[Data supplied]:

Start

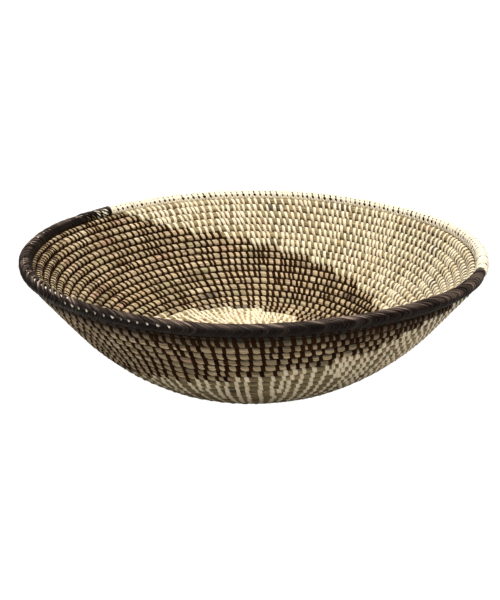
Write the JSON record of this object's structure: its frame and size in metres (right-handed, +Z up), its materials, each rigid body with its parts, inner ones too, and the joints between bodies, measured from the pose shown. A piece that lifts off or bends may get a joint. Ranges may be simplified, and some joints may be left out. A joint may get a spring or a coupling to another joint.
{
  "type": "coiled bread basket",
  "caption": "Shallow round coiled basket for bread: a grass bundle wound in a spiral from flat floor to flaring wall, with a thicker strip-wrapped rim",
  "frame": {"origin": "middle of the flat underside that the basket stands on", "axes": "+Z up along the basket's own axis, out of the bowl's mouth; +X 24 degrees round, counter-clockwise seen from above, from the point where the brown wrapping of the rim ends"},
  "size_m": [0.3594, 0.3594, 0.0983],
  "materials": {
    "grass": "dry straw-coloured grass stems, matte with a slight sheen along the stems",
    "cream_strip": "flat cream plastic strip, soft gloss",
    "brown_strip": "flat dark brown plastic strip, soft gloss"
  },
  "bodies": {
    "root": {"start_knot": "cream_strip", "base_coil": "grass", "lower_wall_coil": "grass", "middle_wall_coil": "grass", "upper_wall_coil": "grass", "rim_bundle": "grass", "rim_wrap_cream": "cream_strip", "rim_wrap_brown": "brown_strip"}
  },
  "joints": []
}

End
Start

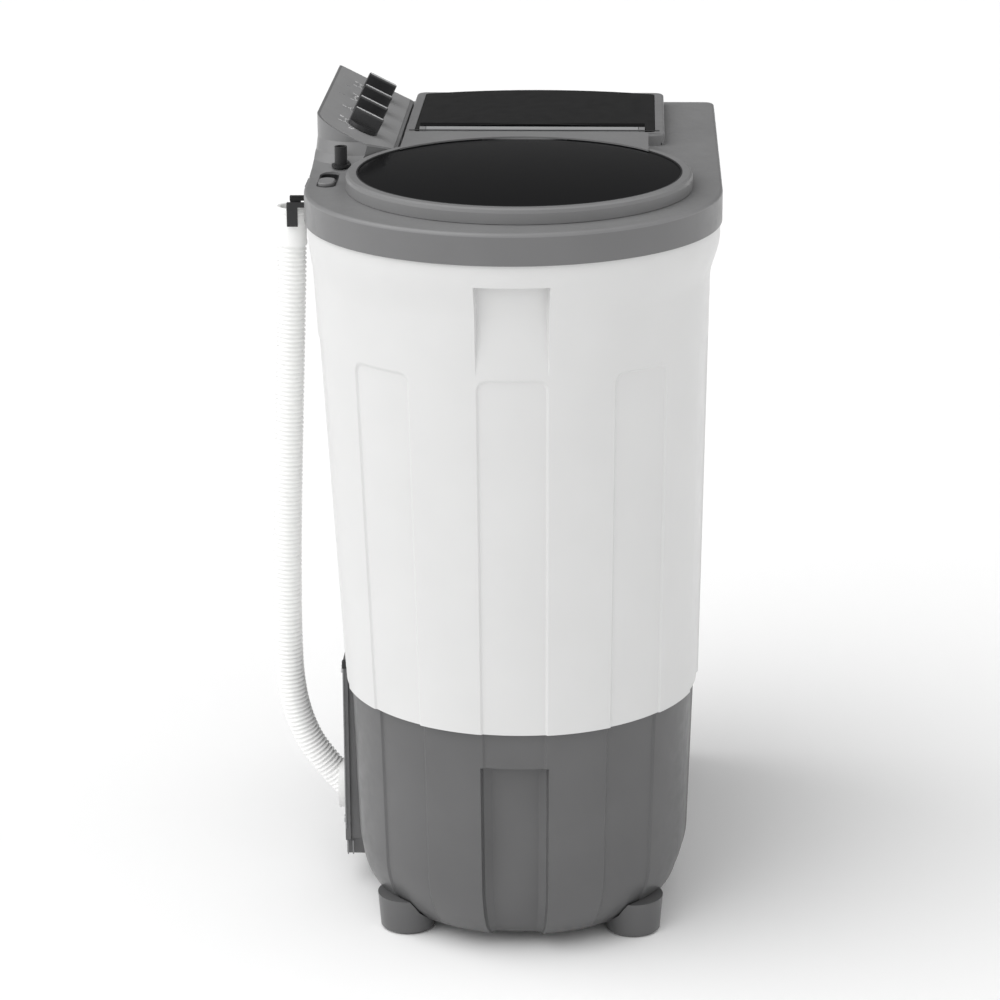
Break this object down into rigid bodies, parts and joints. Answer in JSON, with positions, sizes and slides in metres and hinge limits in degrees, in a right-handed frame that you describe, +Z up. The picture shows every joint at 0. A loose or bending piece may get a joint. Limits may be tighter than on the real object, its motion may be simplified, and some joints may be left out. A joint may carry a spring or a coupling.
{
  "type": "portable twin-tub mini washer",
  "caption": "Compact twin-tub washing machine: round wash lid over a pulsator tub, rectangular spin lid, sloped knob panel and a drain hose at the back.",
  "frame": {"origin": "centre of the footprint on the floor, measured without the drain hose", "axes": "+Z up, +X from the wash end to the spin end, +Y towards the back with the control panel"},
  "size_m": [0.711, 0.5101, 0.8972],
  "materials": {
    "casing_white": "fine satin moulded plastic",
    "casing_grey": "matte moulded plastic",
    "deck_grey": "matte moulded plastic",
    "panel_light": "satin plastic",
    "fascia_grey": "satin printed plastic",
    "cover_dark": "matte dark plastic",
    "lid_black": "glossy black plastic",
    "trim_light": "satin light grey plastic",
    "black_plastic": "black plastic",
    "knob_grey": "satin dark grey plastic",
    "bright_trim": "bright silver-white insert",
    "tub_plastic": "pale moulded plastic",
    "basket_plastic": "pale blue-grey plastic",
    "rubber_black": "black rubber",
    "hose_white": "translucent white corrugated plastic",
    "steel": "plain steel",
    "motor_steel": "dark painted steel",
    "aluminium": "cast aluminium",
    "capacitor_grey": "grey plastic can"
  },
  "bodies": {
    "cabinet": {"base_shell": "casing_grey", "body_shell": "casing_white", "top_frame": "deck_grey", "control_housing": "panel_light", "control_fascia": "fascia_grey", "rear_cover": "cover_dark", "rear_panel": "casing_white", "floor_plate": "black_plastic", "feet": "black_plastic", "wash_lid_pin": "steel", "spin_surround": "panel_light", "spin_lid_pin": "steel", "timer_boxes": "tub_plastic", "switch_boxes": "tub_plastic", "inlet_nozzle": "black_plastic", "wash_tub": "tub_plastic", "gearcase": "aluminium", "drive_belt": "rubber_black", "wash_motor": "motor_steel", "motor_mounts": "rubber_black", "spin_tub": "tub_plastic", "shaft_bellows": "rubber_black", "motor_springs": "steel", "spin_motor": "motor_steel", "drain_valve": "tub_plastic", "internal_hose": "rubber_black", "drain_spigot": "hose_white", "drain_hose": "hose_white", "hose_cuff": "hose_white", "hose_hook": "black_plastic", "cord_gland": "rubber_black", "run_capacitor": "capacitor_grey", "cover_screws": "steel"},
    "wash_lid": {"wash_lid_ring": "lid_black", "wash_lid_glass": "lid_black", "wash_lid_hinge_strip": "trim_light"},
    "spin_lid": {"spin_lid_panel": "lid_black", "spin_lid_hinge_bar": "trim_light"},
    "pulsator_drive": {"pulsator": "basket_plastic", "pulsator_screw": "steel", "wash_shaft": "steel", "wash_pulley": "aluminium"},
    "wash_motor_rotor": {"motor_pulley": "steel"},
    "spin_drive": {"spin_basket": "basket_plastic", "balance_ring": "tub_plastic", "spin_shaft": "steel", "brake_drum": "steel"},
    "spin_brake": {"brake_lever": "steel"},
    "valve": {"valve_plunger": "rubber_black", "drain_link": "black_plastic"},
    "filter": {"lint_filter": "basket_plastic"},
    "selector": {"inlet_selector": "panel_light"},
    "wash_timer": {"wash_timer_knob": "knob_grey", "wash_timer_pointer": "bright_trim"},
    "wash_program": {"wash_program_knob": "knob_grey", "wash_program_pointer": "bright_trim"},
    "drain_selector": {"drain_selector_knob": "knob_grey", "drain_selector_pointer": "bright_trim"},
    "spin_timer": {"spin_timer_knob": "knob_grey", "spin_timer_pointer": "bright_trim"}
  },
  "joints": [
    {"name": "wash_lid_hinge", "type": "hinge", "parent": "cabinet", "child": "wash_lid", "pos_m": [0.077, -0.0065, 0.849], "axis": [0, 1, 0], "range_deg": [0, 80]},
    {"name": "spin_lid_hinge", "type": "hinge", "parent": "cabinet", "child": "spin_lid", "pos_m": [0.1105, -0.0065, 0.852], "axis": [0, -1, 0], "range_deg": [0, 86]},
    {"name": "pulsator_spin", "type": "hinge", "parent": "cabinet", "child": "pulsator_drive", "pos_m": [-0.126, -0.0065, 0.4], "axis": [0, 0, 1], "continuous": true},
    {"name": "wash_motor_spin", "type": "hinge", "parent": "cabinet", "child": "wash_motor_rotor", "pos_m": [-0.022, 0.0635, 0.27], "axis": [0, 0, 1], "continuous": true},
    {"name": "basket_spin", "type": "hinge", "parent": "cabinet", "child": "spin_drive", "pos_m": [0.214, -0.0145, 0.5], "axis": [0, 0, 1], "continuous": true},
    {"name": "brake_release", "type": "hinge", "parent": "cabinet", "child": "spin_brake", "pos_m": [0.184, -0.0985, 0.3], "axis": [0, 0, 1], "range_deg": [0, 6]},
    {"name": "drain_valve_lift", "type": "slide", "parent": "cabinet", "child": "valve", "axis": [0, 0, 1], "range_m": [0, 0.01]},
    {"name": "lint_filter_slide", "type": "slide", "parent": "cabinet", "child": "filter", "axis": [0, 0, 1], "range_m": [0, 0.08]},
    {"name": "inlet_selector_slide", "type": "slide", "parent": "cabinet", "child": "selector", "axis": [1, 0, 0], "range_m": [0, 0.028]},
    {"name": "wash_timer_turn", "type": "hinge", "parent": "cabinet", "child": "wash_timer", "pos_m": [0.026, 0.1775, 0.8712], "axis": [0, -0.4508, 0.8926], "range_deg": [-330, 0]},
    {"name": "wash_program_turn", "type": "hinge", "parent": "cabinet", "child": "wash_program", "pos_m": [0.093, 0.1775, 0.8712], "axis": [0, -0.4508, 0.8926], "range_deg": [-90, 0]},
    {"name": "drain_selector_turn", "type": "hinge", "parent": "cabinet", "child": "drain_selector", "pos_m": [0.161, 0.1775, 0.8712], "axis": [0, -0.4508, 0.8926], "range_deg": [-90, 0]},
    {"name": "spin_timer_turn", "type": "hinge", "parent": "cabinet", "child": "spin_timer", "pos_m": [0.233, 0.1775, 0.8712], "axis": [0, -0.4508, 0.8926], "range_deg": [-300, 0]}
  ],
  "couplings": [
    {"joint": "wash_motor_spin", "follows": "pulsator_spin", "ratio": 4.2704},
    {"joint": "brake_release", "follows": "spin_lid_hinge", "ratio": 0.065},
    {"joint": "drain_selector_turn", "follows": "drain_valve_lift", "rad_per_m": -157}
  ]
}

End

[Problem statement]: Working from the material above, state how many lines contain "object"; give only the number.

[Finished answer]: 2